Pallett adds that he can objectively see the appeal of Arcade Fire’s marketing style, and he admires their efforts to hoist indie rock onto a grander stage—it’s just not the direction he wants to pursue in his own solo career. That stark contrast became all the more apparent as Pallett joined the Montreal alt-rock stars, with whom he played violin for their Grammy winning 2010 album The Suburbs, on their current tour. This allowed him just enough time to play more intimate shows of his own between their stadium gigs.
“The Arcade Fire shows are huge, ironclad and perfect. Then I’d switch to my own shows, where I’ll be playing to a room of 500 people, flying by the skin of my teeth to keep the songs together,” Pallett says, adding that he much prefers his own, ramshackle gigs to the Arcade Fire’s more polished affairs. “My smaller gigs have a nice cooperative feeling, like I’m taking more chances onstage and I’m trying to get the audience on my side. It feels like there’s a little more depth to it than the strict consumer-artist relationship of a stadium show.”
And while Pallett clings to the virtues of a lean career, he can’t help but admit that his outlook has been rattled in 2014. That’s because the year got off to a surreal start when he and the Arcade Fire’s Will Butler, younger brother of frontman Win, received a Best Original Score Academy Award nomination for their work on Spike Jonze’s lauded film Her.
Video: from the Her soundtrack
“The whole Oscar thing kind of threw a wrench in my outlook,” Pallett says with a laugh, before adding: “Here I am thinking that I have it figured out, I’m going to make music and keep things small. Then this Oscar nomination comes through, and people were so positive and congratulatory, people who hadn’t even seen the movie, or didn’t even like the movie or the score. I saw how it was going to have a very large effect on how people digest the music that I make. Which is interesting, it makes me feel like I might have been wrong.”
But Pallett can’t doubt his long held values too much—not for any moral, aesthetic or artistic reasons, or for any fear of selling out. In fact, the exact opposite is the case.

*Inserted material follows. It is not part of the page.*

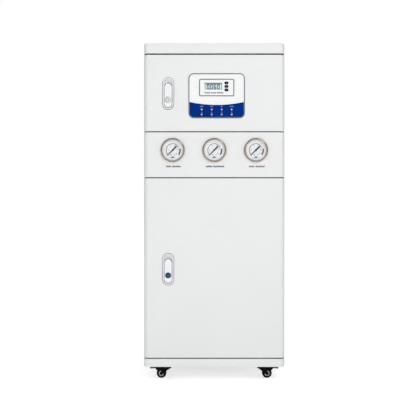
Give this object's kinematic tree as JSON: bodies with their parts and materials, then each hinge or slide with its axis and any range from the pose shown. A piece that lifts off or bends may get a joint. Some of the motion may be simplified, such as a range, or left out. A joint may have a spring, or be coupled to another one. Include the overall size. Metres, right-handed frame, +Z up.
{
  "type": "laboratory water purifier",
  "caption": "Floor-standing white sheet-metal laboratory water purifier on casters, with two locking doors, panel pressure gauges and a conductivity controller.",
  "frame": {"origin": "on the floor under the middle of the whole object's box", "axes": "+Z up, -Y towards the front with the doors, +X to the right seen from the front"},
  "size_m": [0.42, 0.5, 1.006],
  "materials": {
    "white_sheet": "powder-coated white",
    "bare_metal": "zinc-plated",
    "lock_body": "satin white lacquer",
    "lock_blue": "dark blue lacquer",
    "gauge_steel": "polished steel",
    "dial": "printed matt dial",
    "glass": "clear",
    "black_plastic": "fine matt",
    "black_metal": "black enamel",
    "rubber": "moulded",
    "white_plastic": "fine satin",
    "fascia_blue": "printed film",
    "key_navy": "moulded",
    "filter_blue": "moulded",
    "tube_blue": "extruded"
  },
  "bodies": {
    "cabinet": {"base_tray": "white_sheet", "top_cover": "white_sheet", "side_panel_left": "white_sheet", "side_panel_right": "white_sheet", "rear_panel": "white_sheet", "electronics_shelf": "bare_metal", "gauge_panel": "white_sheet", "lower_hinge_rod": "bare_metal", "upper_hinge_rod": "bare_metal", "gauge_1_case": "gauge_steel", "gauge_2_case": "gauge_steel", "gauge_3_case": "gauge_steel", "gauge_1_dial": "dial", "gauge_2_dial": "dial", "gauge_3_dial": "dial", "gauge_1_lens": "glass", "gauge_2_lens": "glass", "gauge_3_lens": "glass", "water_port_block": "black_plastic", "power_inlet": "black_plastic", "filter_manifold": "bare_metal", "filter_bowl_1": "filter_blue", "filter_bowl_2": "filter_blue", "filter_bowl_3": "filter_blue", "membrane_housing": "white_plastic", "resin_column": "white_plastic", "booster_pump": "black_metal", "power_supply": "bare_metal", "feed_tube": "tube_blue"},
    "lower_door": {"lower_door": "white_sheet", "lower_lock_pan": "lock_body"},
    "upper_door": {"upper_door": "white_sheet", "upper_lock_pan": "lock_body", "control_housing": "white_plastic", "display_module": "white_plastic", "display_window": "glass", "indicator_fascia": "fascia_blue"},
    "lower_paddle": {"lower_lock_paddle": "lock_body"},
    "upper_paddle": {"upper_lock_paddle": "lock_body"},
    "lower_latch": {"lower_key_cylinder": "lock_blue", "lower_lock_cam": "bare_metal"},
    "upper_latch": {"upper_key_cylinder": "bare_metal", "upper_lock_cam": "bare_metal"},
    "pointer_1": {"gauge_1_pointer": "black_plastic"},
    "pointer_2": {"gauge_2_pointer": "black_plastic"},
    "pointer_3": {"gauge_3_pointer": "black_plastic"},
    "key_up": {"key_up": "key_navy"},
    "key_set": {"key_set": "key_navy"},
    "key_down": {"key_down": "key_navy"},
    "main_switch": {"main_switch": "black_plastic"},
    "front_left_fork": {"front_left_caster_fork": "black_metal"},
    "front_right_fork": {"front_right_caster_fork": "black_metal"},
    "rear_left_fork": {"rear_left_caster_fork": "black_metal"},
    "rear_right_fork": {"rear_right_caster_fork": "black_metal"},
    "front_left_wheel": {"front_left_caster_wheel": "rubber"},
    "front_right_wheel": {"front_right_caster_wheel": "rubber"},
    "rear_left_wheel": {"rear_left_caster_wheel": "rubber"},
    "rear_right_wheel": {"rear_right_caster_wheel": "rubber"},
    "front_left_pedal": {"front_left_brake_pedal": "black_plastic"},
    "front_right_pedal": {"front_right_brake_pedal": "black_plastic"}
  },
  "joints": [
    {"name": "lower_door_hinge", "type": "hinge", "parent": "cabinet", "child": "lower_door", "pos_m": [0.196, -0.228, 0.3365], "axis": [0, 0, 1], "range_deg": [0, 110]},
    {"name": "upper_door_hinge", "type": "hinge", "parent": "cabinet", "child": "upper_door", "pos_m": [0.196, -0.228, 0.858], "axis": [0, 0, 1], "range_deg": [0, 110]},
    {"name": "lower_paddle_lift", "type": "hinge", "parent": "lower_door", "child": "lower_paddle", "pos_m": [-0.1376, -0.2423, 0.3027], "axis": [1, 0, 0], "range_deg": [0, 30], "stiffness_Nm_per_rad": 0.08, "springref_deg": -11.46},
    {"name": "upper_paddle_lift", "type": "hinge", "parent": "upper_door", "child": "upper_paddle", "pos_m": [-0.1376, -0.2423, 0.826], "axis": [1, 0, 0], "range_deg": [0, 30], "stiffness_Nm_per_rad": 0.08, "springref_deg": -11.46},
    {"name": "lower_key_turn", "type": "hinge", "parent": "lower_door", "child": "lower_latch", "pos_m": [-0.1376, -0.242, 0.3147], "axis": [0, 1, 0], "range_deg": [0, 90]},
    {"name": "upper_key_turn", "type": "hinge", "parent": "upper_door", "child": "upper_latch", "pos_m": [-0.1376, -0.242, 0.838], "axis": [0, 1, 0], "range_deg": [0, 90]},
    {"name": "pointer_1_turn", "type": "hinge", "parent": "cabinet", "child": "pointer_1", "pos_m": [-0.124, -0.242, 0.6878], "axis": [0, 1, 0], "range_deg": [0, 270], "stiffness_Nm_per_rad": 0.001, "springref_deg": -5.73},
    {"name": "pointer_2_turn", "type": "hinge", "parent": "cabinet", "child": "pointer_2", "pos_m": [0, -0.242, 0.6878], "axis": [0, 1, 0], "range_deg": [0, 270], "stiffness_Nm_per_rad": 0.001, "springref_deg": -5.73},
    {"name": "pointer_3_turn", "type": "hinge", "parent": "cabinet", "child": "pointer_3", "pos_m": [0.124, -0.242, 0.6878], "axis": [0, 1, 0], "range_deg": [0, 270], "stiffness_Nm_per_rad": 0.001, "springref_deg": -5.73},
    {"name": "key_up_press", "type": "slide", "parent": "upper_door", "child": "key_up", "axis": [0, 1, 0], "range_m": [0, 0.0006], "stiffness_N_per_m": 800, "springref_m": -0.0005},
    {"name": "key_set_press", "type": "slide", "parent": "upper_door", "child": "key_set", "axis": [0, 1, 0], "range_m": [0, 0.0006], "stiffness_N_per_m": 800, "springref_m": -0.0005},
    {"name": "key_down_press", "type": "slide", "parent": "upper_door", "child": "key_down", "axis": [0, 1, 0], "range_m": [0, 0.0006], "stiffness_N_per_m": 800, "springref_m": -0.0005},
    {"name": "main_switch_tip", "type": "hinge", "parent": "cabinet", "child": "main_switch", "pos_m": [0.12, 0.2253, 0.796], "axis": [1, 0, 0], "range_deg": [0, 16]},
    {"name": "front_left_swivel", "type": "hinge", "parent": "cabinet", "child": "front_left_fork", "pos_m": [-0.147, -0.197, 0.04], "axis": [0, 0, 1], "continuous": true},
    {"name": "front_right_swivel", "type": "hinge", "parent": "cabinet", "child": "front_right_fork", "pos_m": [0.147, -0.197, 0.04], "axis": [0, 0, 1], "continuous": true},
    {"name": "rear_left_swivel", "type": "hinge", "parent": "cabinet", "child": "rear_left_fork", "pos_m": [-0.147, 0.18, 0.04], "axis": [0, 0, 1], "continuous": true},
    {"name": "rear_right_swivel", "type": "hinge", "parent": "cabinet", "child": "rear_right_fork", "pos_m": [0.147, 0.18, 0.04], "axis": [0, 0, 1], "continuous": true},
    {"name": "front_left_roll", "type": "hinge", "parent": "front_left_fork", "child": "front_left_wheel", "pos_m": [-0.16, -0.197, 0.01471], "axis": [0, 1, 0], "continuous": true},
    {"name": "front_right_roll", "type": "hinge", "parent": "front_right_fork", "child": "front_right_wheel", "pos_m": [0.16, -0.197, 0.01471], "axis": [0, 1, 0], "continuous": true},
    {"name": "rear_left_roll", "type": "hinge", "parent": "rear_left_fork", "child": "rear_left_wheel", "pos_m": [-0.16, 0.18, 0.01471], "axis": [0, 1, 0], "continuous": true},
    {"name": "rear_right_roll", "type": "hinge", "parent": "rear_right_fork", "child": "rear_right_wheel", "pos_m": [0.16, 0.18, 0.01471], "axis": [0, 1, 0], "continuous": true},
    {"name": "front_left_brake", "type": "hinge", "parent": "front_left_fork", "child": "front_left_pedal", "pos_m": [-0.174, -0.197, 0.0285], "axis": [0, -1, 0], "range_deg": [0, 20]},
    {"name": "front_right_brake", "type": "hinge", "parent": "front_right_fork", "child": "front_right_pedal", "pos_m": [0.174, -0.197, 0.0285], "axis": [0, 1, 0], "range_deg": [0, 20]}
  ]
}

“For all this conversation about having aesthetics and shit, really, most of the decisions I make are strictly financially motivated,” Pallett says with a laugh, adding that his deep economic ethos will factor into everything from the future soundtracks he decides to work on, to the upcoming gigs he books. He adds that it has nothing to do with greed or grandeur, but rather because he has avoided glamour and kept his shows so small for so long. “Staying small is a sound business model. Yeah, you can only make x number of dollars, but you’ll also never lose more than x number of dollars. There’s no danger of losing your shirt, there’s no danger of having to cancel a tour because you can’t sell out that venue. And everybody gets paid—I’m able to pay my drummer just as much as I get paid.”
That egalitarianism doesn’t only apply to Pallett’s touring budget, but also the dynamic he shares with his backing band, which consists of drummer Rob Gordon and bassist Matt Smith. The trio have remained as tightly knit as the baroque synth riffs they unspool onstage, and any attempt to give their frayed edges a glossy, superstar sheen would only make it all unravel.
“On an ego level, keeping things small is also very good,” Pallett says of his ties with Gordon and Smith, before elaborating: “Our working relationship is very strong, and we’re all best friends. If I fight with my boyfriend, I’ll call my drummer and we talk about it. If I’m feeling depressed I might call my bassist. We’re very close, and when we’re travelling it’s a mutually beneficial relationship for all of us. It feels very positive, like we’re all rooting for each other.”
This small scale, pragmatic approach helps Pallett achieve his chief creative goals—accessibility, connection, catharsis and equality. He dreads the thought of feuding with bandmates over corporate contracts via lawyers and execs. He’s not content to have his fans squint at him on a stadium stage from miles away. And, regardless of what some privileged rock critic might write, Pallett longs to not just sing to his audience, but sing with them.
“It’s easier to have the music talk about ‘us’ at smaller shows, rather than just the artist themselves,” Pallett says of the pedestals he hopes to avoid, even as he gains more fame and acclaim. He adds: “When people hear my music I hope they hear it as a document of the human condition, rather than a document of Owen’s condition.”